Le relazioni diplomatiche che La Pira instaurò con Ho Chi Minh sollevarono dubbi e perplessità in molti ambienti politico-internazionali, non solo italiani. Si stava dialogando con un rivoluzionario e con un comunista. E questo in piena “guerra fredda” con il mondo diviso in due blocchi contrapposti poteva far discutere. Ho Chi Minh godeva dell’appoggio dell’Unione Sovietica dove nel 1923 si era recato come delegato al congresso internazionale dei contadini. In URSS ci restò per qualche tempo e diventò agente del Komintern (Kommunističeskij internacional), l’internazionale comunista, nell'Asia del sud-est. Inoltre combatté nell’Indocina francese durante la rivolta militare di Yen-bay dal 1928 al 1930 per poi essere imprigionato dagli inglesi a Hong Kong fino al 1938 e allo scoppio del secondo conflitto mondiale. Infine, quando nel 1941 la Germania nazista invase l’Unione Sovietica organizzò la guerriglia in Indocina contro gli invasori Giapponesi, alleati con Germania e Italia. A conclusione della guerra, nell'agosto 1945 organizzò il partito del Viet-minh, operante in tutto il paese contro i francesi e il 26 agosto fu proclamato presidente della Repubblica del Vietnam del Nord sostenendo l'azione dei Viet-cong contro il governo di Saigon appoggiato dagli USA.

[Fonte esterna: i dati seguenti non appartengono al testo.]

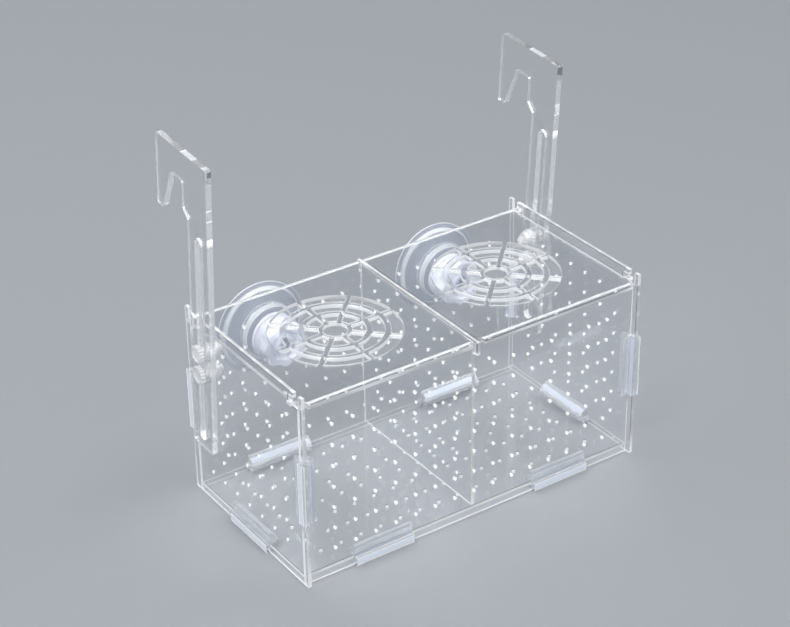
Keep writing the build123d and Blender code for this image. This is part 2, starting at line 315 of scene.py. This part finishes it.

Nella geopolitica lapiriana, però, i sogni si potevano avverare e attraverso il dialogo, con la forza della preghiera e della fede, era possibile applicare quella diplomazia della pace che andava oltre gli interessi, grandi e piccoli, di Stati e Nazioni. La guerra per La Pira andava fermata in nome dell’appartenenza alla stessa famiglia umana e della fratellanza tra i popoli.